Work instructions: Write each line out exactly, leaving none out.

<<<<

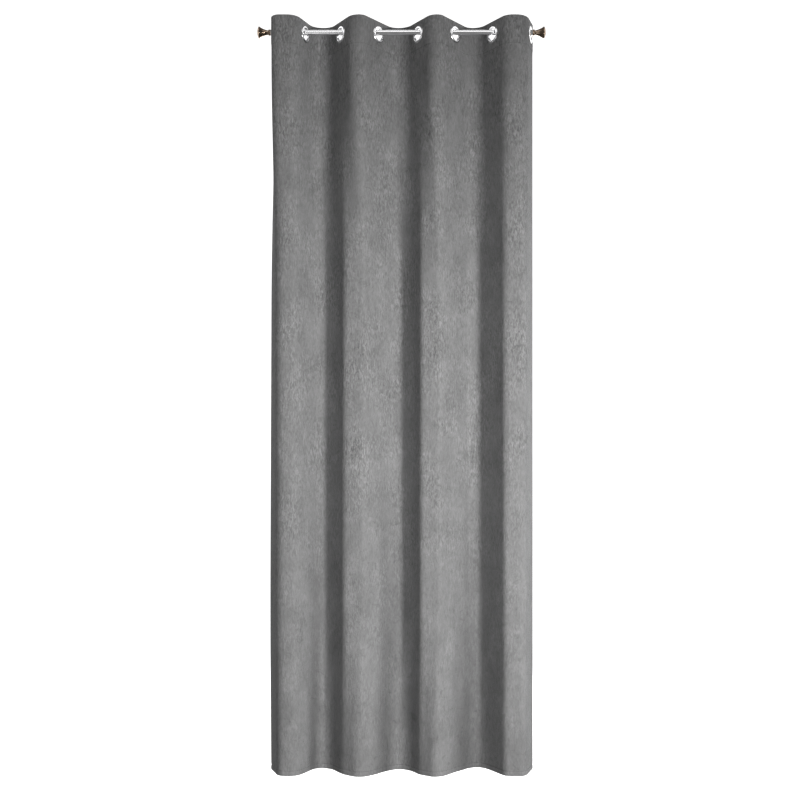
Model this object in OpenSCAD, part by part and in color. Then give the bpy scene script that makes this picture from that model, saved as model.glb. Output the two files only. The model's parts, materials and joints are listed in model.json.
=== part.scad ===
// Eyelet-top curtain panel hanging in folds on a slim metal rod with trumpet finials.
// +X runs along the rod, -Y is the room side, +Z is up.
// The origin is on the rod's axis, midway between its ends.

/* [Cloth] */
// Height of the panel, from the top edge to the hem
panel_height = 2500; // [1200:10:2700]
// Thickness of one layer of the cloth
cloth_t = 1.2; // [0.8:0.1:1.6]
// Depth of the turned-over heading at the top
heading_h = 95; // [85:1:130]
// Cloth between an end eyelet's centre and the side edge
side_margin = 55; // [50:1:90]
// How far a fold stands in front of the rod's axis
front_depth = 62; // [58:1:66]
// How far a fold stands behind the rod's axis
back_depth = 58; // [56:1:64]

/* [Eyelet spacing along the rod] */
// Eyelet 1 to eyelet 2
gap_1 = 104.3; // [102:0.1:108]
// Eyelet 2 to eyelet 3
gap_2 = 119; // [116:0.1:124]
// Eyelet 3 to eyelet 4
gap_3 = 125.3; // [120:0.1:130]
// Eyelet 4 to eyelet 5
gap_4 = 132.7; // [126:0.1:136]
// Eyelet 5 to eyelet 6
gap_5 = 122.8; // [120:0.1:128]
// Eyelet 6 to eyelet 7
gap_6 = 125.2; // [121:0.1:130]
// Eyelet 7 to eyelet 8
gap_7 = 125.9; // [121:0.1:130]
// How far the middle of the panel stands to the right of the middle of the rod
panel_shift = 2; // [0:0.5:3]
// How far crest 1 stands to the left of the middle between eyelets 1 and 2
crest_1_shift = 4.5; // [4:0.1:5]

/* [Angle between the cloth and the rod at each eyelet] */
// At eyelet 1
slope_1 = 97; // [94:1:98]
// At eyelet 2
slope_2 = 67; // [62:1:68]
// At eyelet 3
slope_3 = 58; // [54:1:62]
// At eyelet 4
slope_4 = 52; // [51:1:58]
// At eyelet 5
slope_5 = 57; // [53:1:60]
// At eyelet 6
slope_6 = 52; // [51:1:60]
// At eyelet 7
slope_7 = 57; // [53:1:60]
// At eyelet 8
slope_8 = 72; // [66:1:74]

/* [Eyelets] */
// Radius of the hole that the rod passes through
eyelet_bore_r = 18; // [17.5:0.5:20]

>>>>

Solved problem:
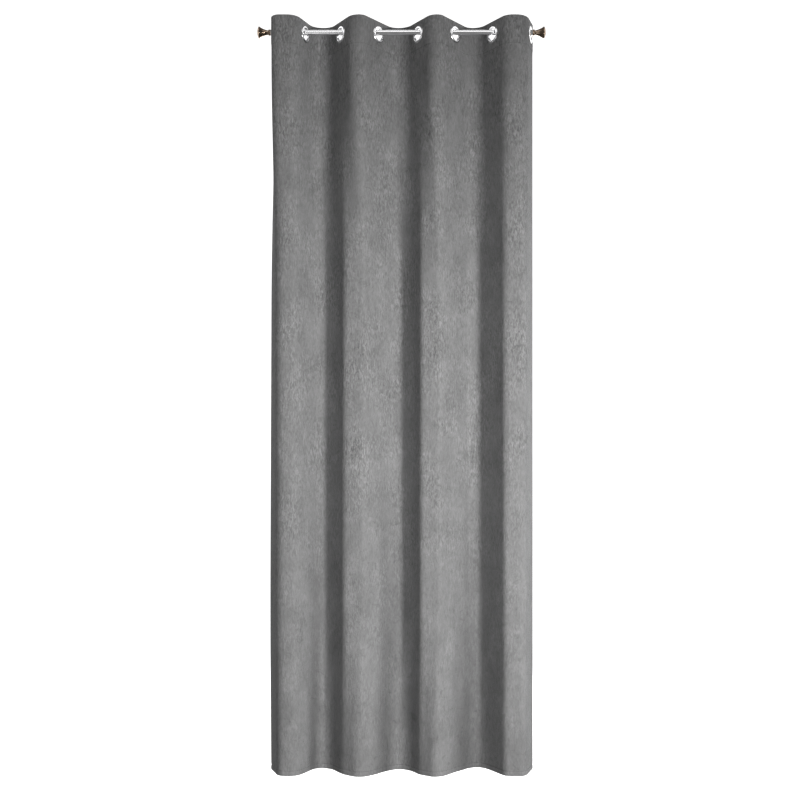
Model this object in OpenSCAD, part by part and in color. Then give the bpy scene script that makes this picture from that model, saved as model.glb. Output the two files only. The model's parts, materials and joints are listed in model.json.
=== part.scad ===
// Eyelet-top curtain panel hanging in folds on a slim metal rod with trumpet finials.
// +X runs along the rod, -Y is the room side, +Z is up.
// The origin is on the rod's axis, midway between its ends.

/* [Cloth] */
// Height of the panel, from the top edge to the hem
panel_height = 2500; // [1200:10:2700]
// Thickness of one layer of the cloth
cloth_t = 1.2; // [0.8:0.1:1.6]
// Depth of the turned-over heading at the top
heading_h = 95; // [85:1:130]
// Cloth between an end eyelet's centre and the side edge
side_margin = 55; // [50:1:90]
// How far a fold stands in front of the rod's axis
front_depth = 62; // [58:1:66]
// How far a fold stands behind the rod's axis
back_depth = 58; // [56:1:64]

/* [Eyelet spacing along the rod] */
// Eyelet 1 to eyelet 2
gap_1 = 104.3; // [102:0.1:108]
// Eyelet 2 to eyelet 3
gap_2 = 119; // [116:0.1:124]
// Eyelet 3 to eyelet 4
gap_3 = 125.3; // [120:0.1:130]
// Eyelet 4 to eyelet 5
gap_4 = 132.7; // [126:0.1:136]
// Eyelet 5 to eyelet 6
gap_5 = 122.8; // [120:0.1:128]
// Eyelet 6 to eyelet 7
gap_6 = 125.2; // [121:0.1:130]
// Eyelet 7 to eyelet 8
gap_7 = 125.9; // [121:0.1:130]
// How far the middle of the panel stands to the right of the middle of the rod
panel_shift = 2; // [0:0.5:3]
// How far crest 1 stands to the left of the middle between eyelets 1 and 2
crest_1_shift = 4.5; // [4:0.1:5]

/* [Angle between the cloth and the rod at each eyelet] */
// At eyelet 1
slope_1 = 97; // [94:1:98]
// At eyelet 2
slope_2 = 67; // [62:1:68]
// At eyelet 3
slope_3 = 58; // [54:1:62]
// At eyelet 4
slope_4 = 52; // [51:1:58]
// At eyelet 5
slope_5 = 57; // [53:1:60]
// At eyelet 6
slope_6 = 52; // [51:1:60]
// At eyelet 7
slope_7 = 57; // [53:1:60]
// At eyelet 8
slope_8 = 72; // [66:1:74]

/* [Eyelets] */
// Radius of the hole that the rod passes through
eyelet_bore_r = 18; // [17.5:0.5:20]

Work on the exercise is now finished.